地域ごとに異なる気候風土や住宅ニーズに合わせたZEH水準住宅の導入事例も多く見受けられます。雪国や暑い地域など、それぞれの環境に合わせた工夫がされており、これらの事例は他地域への展開や新たな取り組みにも影響を与えています。ZEH水準住宅の導入事例は、地域社会や住宅業界においても大きな関心を集めつつあり、その普及に向けた取り組みが進んでいます。
成功事例1: 具体的な住宅モデル
ZEH水準の成功事例として、具体的な住宅モデルが多数報告されています。例えば、高性能断熱材や省エネ性能の高い窓を採用することで、冷暖房負荷を大幅に削減した住宅があります。さらに、太陽光発電パネルを屋根に設置し、余った電力を貯めるための蓄電池の利用など、再生可能エネルギーの積極的な活用が行われています。
このような住宅モデルでは、一年を通じて安定した室内温度が確保され、住民の快適性が向上しています。また、節電効果によりエネルギーコストが大幅に削減され、環境への貢献やランニングコストの削減にもつながっています。こうした成功事例は、住宅の省エネルギー化において非常に示唆に富んでおり、今後のZEH水準住宅の展開に大きな影響を与えることが期待されています。
成功事例2: 実際の居住者インタビュー
さて、今回、Nさんに聞いてみました。
――ZEH水準の住宅に住むことで、光熱費の節約にどのくらい貢献していますか?
電気代は、エアコンをずーっとつけてる割には安いのかな。
――室内の快適性や温度管理について、普通の住宅と比べてどのような違いを感じていますか?
暖冷房ともにフルパワーで回っていることが少ないので、直風の嫌な感じがなくて快適です。
――家族の健康や快適さについて、ZEH水準の住宅での生活がどのように影響を与えていますか?
保育園のこどもがいるのですが、風邪をあまり、ひかなくなった。それと、朝起きるのが楽です。
冬寒くて、布団から出たくないというのが無いです。夏も寝苦しくて起きることもないです。
補助金や優遇制度の活用法
省エネルギー住宅を導入する際には、補助金や優遇制度を上手に活用することが重要です。まず、国や地方自治体が提供する補助金や助成金を活用することで、導入コストを抑えることができます。さらに、住宅ローン減税や固定資産税の軽減措置など、税制面でも優遇される制度があります。これらの制度をうまく活用することで、省エネルギー住宅を手に入れることができるでしょう。
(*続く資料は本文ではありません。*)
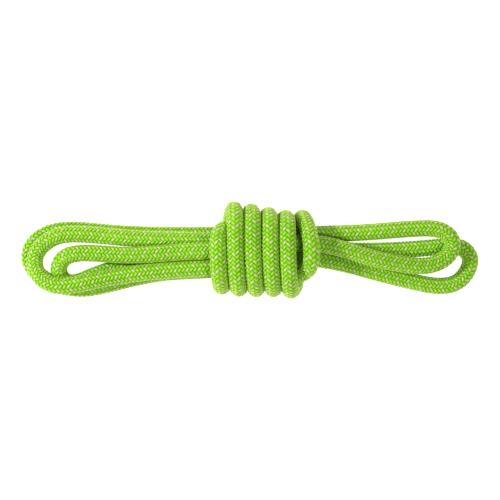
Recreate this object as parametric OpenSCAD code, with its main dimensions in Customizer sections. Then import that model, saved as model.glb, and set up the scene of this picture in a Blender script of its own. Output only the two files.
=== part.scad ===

一方で、補助金や優遇制度の活用には条件や手続きがあります。各制度の詳細や申請方法を把握し、効果的に活用するための情報収集が重要です。専門家のアドバイスを受けることも有効であり、地域の住宅展示場やセミナーなどで情報収集を行うことをおすすめします。
まとめ
弊社はZEH水準は少し物足りなく感じています。過剰な性能で費用をかけすぎる家もあまり良いとは思ってません。ちょうど良いくらいが良いです。家は何のために建てるのか、弊社は暮らし方を豊かにするためかなと考えています。暖かくて涼しくて、緑が見えて…というので十分です。光熱費は安い方がもちろん良いです。それを1円単位で計算してこっちが得とかは行き過ぎです。細かく節約すると寂しくなります、豊かじゃないです。弊社は普通にやって、ZEH水準より、良い性能の家です。ちょうど良いと思う方が多い家だと思います。